21 Nov Getting Your Nutrition Right For Your First Triathlon
It’s triathlon season!
I hear some readers shout ‘yay’ and a whole lot gulp in fear. Every year, there are more and more people entering their first triathlon to take on the challenge and see what the fuss is all about. The whole idea of a triathlon can be incredibly daunting, but with the right training and nutrition your experience on the day will be much more enjoyable.
Today, I want to share some advice about fuelling your body to maximise your performance during your training and on the day of your event. While you may not be a pro triathlete (yet), ensuring your nutrition is right will make all the hard work of training pay off.
Start a food diary
First things first, start a food diary of everything you eat and drink for a period of 5 days. Seeing your eating habits written down in black and white can help highlight any areas you need to address. The earlier you start a food diary, the better. Make sure you log what you eat before you long training sessions also, as this will become really valuable information as you get closer to the day.
Manage your carbohydrate intake
The days of eating large bowls of pasta before an endurance event have passed, so it’s important to manage your carbohydrate intake. Whether you’re training or not, most people consume a large amount of carbohydrates with each meal. When the carb intake is in excess, it spikes your insulin hormone which turns off your fat burning ability.
The amount of carbohydrates pre-and post-training will depend on the duration of your exercise, your body weight and your training goals. It’s important to experiment with this prior to your event. The ideal time to try this out is when you’re doing long rides or runs of 90 minutes or more. Experiment with your meals and write down which ones help you train your best. We are all different, so find your best meal formula.
You’ll also need carbohydrates post-training to replenish your glycogen stores. Your body is primed to receive nutrients within the 60 minutes after you’ve trained. Sweet potato is an ideal carb source or even a medium banana right after your workout.
Try 30 grams of carbohydrates per hour of high intensity training before and after you’ve exercised. Adjust this intake by 15g in the next session if you didn’t feel you were well fuelled or your recovery didn’t go to plan.

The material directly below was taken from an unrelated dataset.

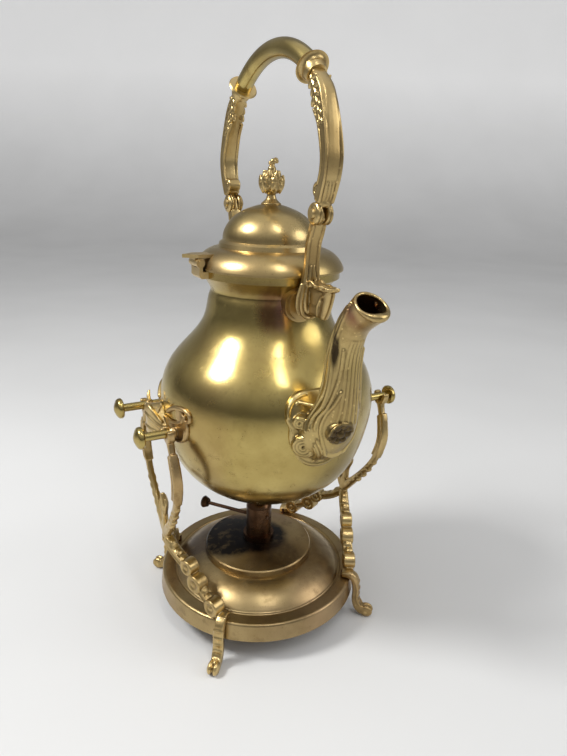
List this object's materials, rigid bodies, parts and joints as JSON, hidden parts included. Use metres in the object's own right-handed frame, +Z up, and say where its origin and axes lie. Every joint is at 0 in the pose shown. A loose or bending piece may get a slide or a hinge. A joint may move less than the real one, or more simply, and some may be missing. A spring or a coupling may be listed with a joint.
{
  "type": "spirit kettle on stand",
  "caption": "Round-bellied brass kettle with swan-neck spout, arched fixed handle and hinged lid, tilting on pegs in a scroll-legged stand over a spirit burner.",
  "frame": {"origin": "centre of the bounding box on the table, under the middle of the overall length", "axes": "+Z up, the spout points along -Y, +X to the right-hand side frame"},
  "size_m": [0.192, 0.2004, 0.3819],
  "materials": {
    "polished_brass": "polished, aged",
    "cast_brass": "satin, aged",
    "burner_brass": "dark, sooted",
    "old_steel": "rusty",
    "cotton": "matte"
  },
  "bodies": {
    "stand": {"base_plate": "polished_brass", "fuel_reservoir": "burner_brass", "burner_collar": "burner_brass", "burner_tube": "burner_brass", "burner_cap": "burner_brass", "stand_fork_left": "cast_brass", "stand_fork_right": "cast_brass", "leg_front_left": "cast_brass", "leg_front_right": "cast_brass", "leg_rear_left": "cast_brass", "leg_rear_right": "cast_brass", "leg_screws": "old_steel"},
    "kettle": {"kettle_body": "polished_brass", "spout": "polished_brass", "peg_bracket_left": "cast_brass", "peg_bracket_right": "cast_brass", "peg_front_left": "polished_brass", "peg_rear_left": "polished_brass", "peg_front_right": "polished_brass", "peg_rear_right": "polished_brass", "neck_boss_front": "cast_brass", "neck_boss_rear": "cast_brass", "handle_arm_front": "cast_brass", "handle_arm_rear": "cast_brass", "knee_rivet_front": "cast_brass", "knee_rivet_rear": "cast_brass", "handle_limb_front": "cast_brass", "handle_limb_rear": "cast_brass", "handle_collar_front": "cast_brass", "handle_collar_rear": "cast_brass", "handle_grip": "polished_brass", "lid_hinge_bracket": "cast_brass", "lid_hinge_pin": "cast_brass"},
    "lid": {"lid": "polished_brass", "lid_sleeve": "polished_brass", "lid_hinge_leaf": "cast_brass", "finial": "cast_brass", "finial_nut": "cast_brass"},
    "wick_raiser": {"wick_spindle": "old_steel", "spindle_knob": "cast_brass"},
    "wick": {"wick": "cotton"}
  },
  "joints": [
    {"name": "kettle_tilt", "type": "hinge", "parent": "stand", "child": "kettle", "pos_m": [0, 0.00121, 0.16], "axis": [1, 0, 0], "range_deg": [0, 55]},
    {"name": "lid_hinge", "type": "hinge", "parent": "kettle", "child": "lid", "pos_m": [-0.0486, 0.01821, 0.2593], "axis": [0, -1, 0], "range_deg": [0, 90]},
    {"name": "raiser_turn", "type": "hinge", "parent": "stand", "child": "wick_raiser", "pos_m": [-0.00338, 0.02397, 0.07], "axis": [-0.6293, 0.7771, 0], "range_deg": [-65, 108]},
    {"name": "wick_rise", "type": "slide", "parent": "stand", "child": "wick", "axis": [0, 0, 1], "range_m": [-0.005, 0.003]}
  ],
  "couplings": [
    {"joint": "raiser_turn", "follows": "wick_rise", "rad_per_m": -370.37}
  ]
}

Make your weight loss goals realistic
For beginner triathletes, training for the event is often combined with weight loss goals. It’s important these goals are realistic and don’t compromise fuelling your body for the level of training you’re doing. Ideally you want to lose the weight slowly rather than pushing it too hard. And if you’re considering supplements or weight loss products to speed up the process, you’re going to compromise your body’s ability to train and your performance. Stick with real food and exercise. A goal of 2.5kgs weight loss over a 5-6-week period is much more realistic than 5kgs in a couple of weeks.
Avoid too much protein
If you’ve been reading up on training for high-intensity exercise or endurance there’s no doubt you’ve read about protein. In fact, protein is the hot topic at the moment when it comes to training. As a result, many are consuming protein wherever they can and often in excess.
Too much protein is converted into glucose. This is going to interfere with your blood sugar control and encourage higher insulin levels. This will cease your fat burning which is not what you’re wanting. Most people can successfully maintain a 20 percent protein intake. Using software like fitday is a great way to find out your carbohydrate, fat and protein amounts.
Be careful not to over-hydrate
It’s very easy to over-hydrate with water prior to your event. Your body can’t store ample amounts of fluid, so stocking up as part of your preparation is pointless. Excessive amounts of fluid can also dilute your sodium levels, which can lead to hyponatremia.
A good indication that you’ve achieved an adequate level of hydration is if you’re going to the toilet every three to four hours.
Assess your stress levels
Okay, so this is not exactly about fuelling your body, but if we’re going to talk about performance and preparing for a triathlon, it’s hard to ignore stress. If you’re relatively new to triathlons, there’s no doubt your stress levels have risen. When you’re stressed, your adrenal glands produce cortisol for optimal function and survival.
Cortisol is going to stimulate your liver to release glucose to give you enough fuel to escape or fight the threat. This is great when you’re running away from a lion, but when your stress levels are constantly elevated this is going to have ramifications that can’t be ignored.
Chronic stress combined with high cortisol levels results in excess glucose that inhibits the body burning fat.
Long term, this increased cortisol production is going to wear out your adrenal glands and as a result you can find yourself dealing with adrenal fatigue. So, while you may be focused on training and perfecting your nutrition for race day, it’s important you incorporate stress management techniques into your preparation.